Fig. 8.

Model showing how cell movements, Hh/Smo pathway dynamics and direct cell-to-cell interactions between neighboring basal epidermal cells and progenitor osteoblasts induce ray bifurcation during fin regeneration. Basal epidermal cells generated proximal to the caudal fin amputation site continuously advance distally along a mature basal lamina. During this effective migration, groups of basal epidermal cells overlying the regenerating blastema transiently upregulate shha expression (cells outlined in blue) and then split into two clusters on each side of the ray. Shha drives active Hh/Smo signaling marked by ptch2 expression (orange cells) in a narrow distal zone of shha-expressing epidermal cells and adjacent progenitor osteoblasts (pObs). As fin outgrowth proceeds, some pObs escape self-renewal signals, initiate re-differentiation and progressively extend reforming bone. Fully differentiated Obs secrete new bone matrix, enabled by the earlier non-canonical activity of Ob-expressed Ihha (cells outlined in dark blue).
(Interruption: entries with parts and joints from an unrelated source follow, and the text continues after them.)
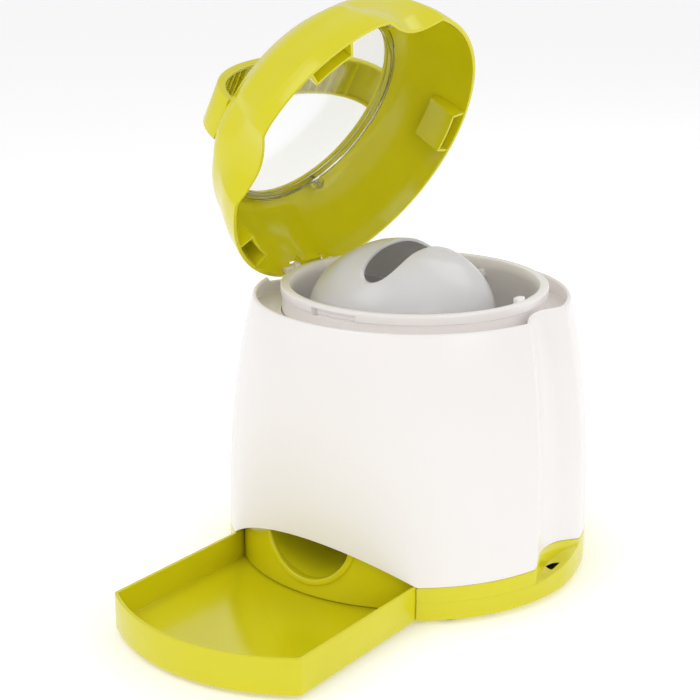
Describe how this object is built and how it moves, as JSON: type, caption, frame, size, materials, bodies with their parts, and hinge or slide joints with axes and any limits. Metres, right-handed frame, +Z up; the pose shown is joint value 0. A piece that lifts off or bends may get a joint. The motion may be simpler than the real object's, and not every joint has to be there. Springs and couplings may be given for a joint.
{
  "type": "automatic pet feeder",
  "caption": "Battery-powered pet feeder: a hinged lid with a clear window over a hopper with a rotating agitator, a chute under an arched front and a pull-out food tray.",
  "frame": {"origin": "on the table under the axis of the hopper's collar, at the middle of the base's flat underside, level with the feet", "axes": "+Z up, -Y towards the tray and the chute, +X to the right of someone facing the tray"},
  "size_m": [0.2224, 0.3031, 0.313],
  "materials": {
    "white_plastic": "smooth, warm white",
    "lime_plastic": "smooth, lime green",
    "milky_plastic": "milky translucent",
    "clear_plastic": "clear, polished",
    "steel": "zinc plated",
    "nylon": "natural nylon",
    "motor_can": "drawn steel can",
    "rubber": "matt black",
    "black_plastic": "fine grain",
    "cell_skin": "printed film",
    "board": "solder mask"
  },
  "bodies": {
    "base": {"base_tub": "lime_plastic", "body_shell": "white_plastic", "hopper_bowl": "white_plastic", "chute": "lime_plastic", "shaft_bush": "nylon", "motor": "motor_can", "motor_bracket": "white_plastic", "battery_box": "white_plastic", "battery_door": "lime_plastic", "door_screw": "steel", "circuit_board": "board", "hinge_pin": "steel", "battery_1": "cell_skin", "battery_2": "cell_skin", "battery_3": "cell_skin", "battery_4": "cell_skin", "foot_1": "rubber", "foot_2": "rubber", "foot_3": "rubber", "foot_4": "rubber", "base_screw_1": "steel", "base_screw_2": "steel", "base_screw_3": "steel", "base_screw_4": "steel"},
    "lid": {"lid_shell": "lime_plastic", "lid_window": "clear_plastic", "window_screw_1": "steel", "window_screw_2": "steel", "window_screw_3": "steel"},
    "tray": {"tray": "lime_plastic"},
    "rotor": {"agitator": "milky_plastic", "portion_wheel": "milky_plastic", "drive_shaft": "steel", "drive_gear": "nylon"},
    "pinion": {"motor_pinion": "nylon"},
    "switch": {"power_switch": "black_plastic"},
    "button": {"feed_button": "black_plastic"}
  },
  "joints": [
    {"name": "lid_hinge", "type": "hinge", "parent": "base", "child": "lid", "pos_m": [-0.08212, 0.00892, 0.1552], "axis": [-0.108, -0.9942, 0], "range_deg": [-61.2, 0]},
    {"name": "tray_slide", "type": "slide", "parent": "base", "child": "tray", "axis": [0, 1, 0], "range_m": [0, 0.097]},
    {"name": "rotor_spin", "type": "hinge", "parent": "base", "child": "rotor", "pos_m": [0, 0, 0.05], "axis": [0, 0, 1], "continuous": true},
    {"name": "pinion_spin", "type": "hinge", "parent": "base", "child": "pinion", "pos_m": [0, 0.0315, 0.05], "axis": [0, 0, 1], "continuous": true},
    {"name": "switch_slide", "type": "slide", "parent": "base", "child": "switch", "axis": [1, 0, 0], "range_m": [0, 0.004]},
    {"name": "button_press", "type": "slide", "parent": "base", "child": "button", "axis": [0, -1, 0], "range_m": [0, 0.002], "stiffness_N_per_m": 200}
  ],
  "couplings": [
    {"joint": "pinion_spin", "follows": "rotor_spin", "ratio": -3.2}
  ]
}
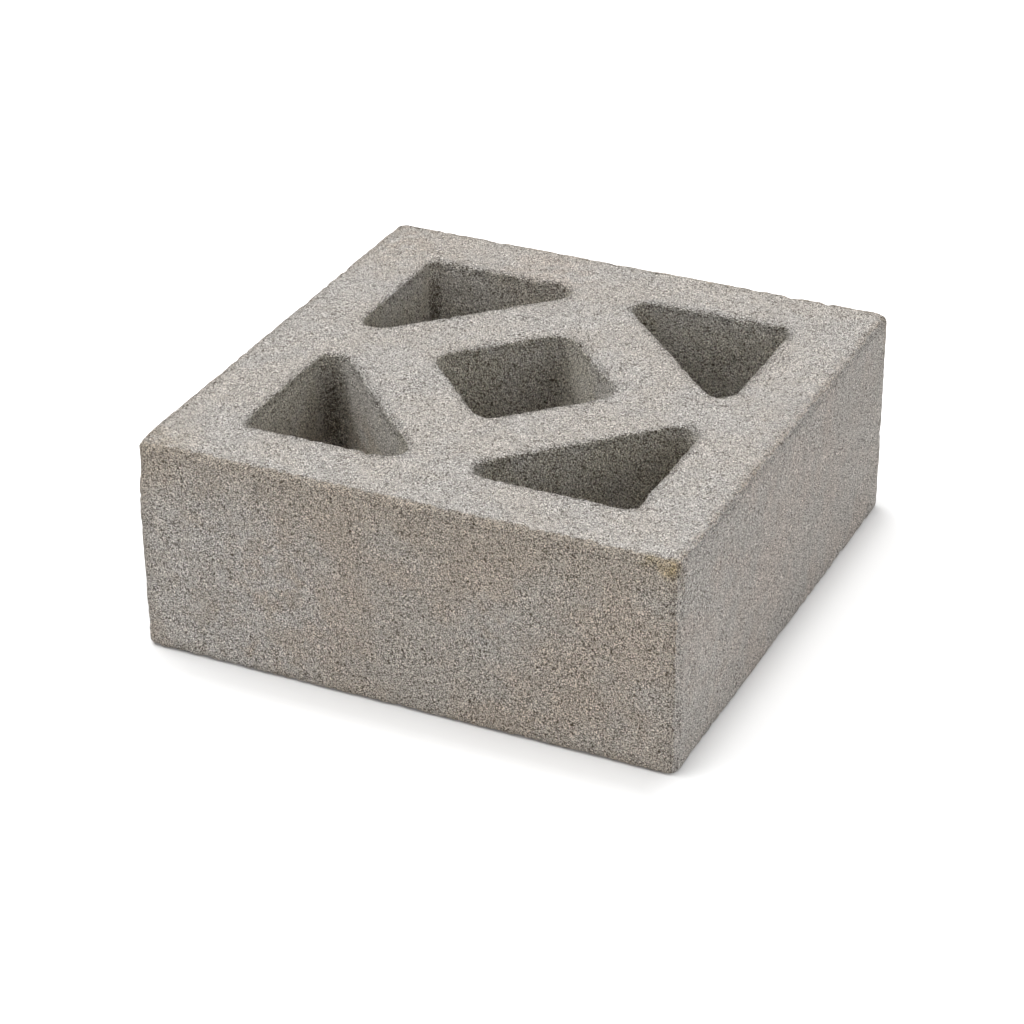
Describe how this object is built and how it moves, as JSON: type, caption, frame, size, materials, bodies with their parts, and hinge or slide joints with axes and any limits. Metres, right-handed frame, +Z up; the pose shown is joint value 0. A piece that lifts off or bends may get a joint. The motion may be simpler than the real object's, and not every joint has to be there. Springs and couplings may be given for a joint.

The interface between Hh/Smo-responsive Obs and basal epidermis is the active site of basal lamina (red) assembly associated with fin regenerative outgrowth. Coinciding with the epidermal ‘branchpoint’, this incompletely assembled basement membrane enables shha-expressing basal epidermal cells to extend cellular protrusions that contact neighboring pObs. This direct binding activates Smo-dependent signaling (including further ptch2 expression) and progressively escorts pObs into physically separated pools. The newly divided pools of Runx2⁺ pObs then continue regenerating independently to produce a now bifurcated ray.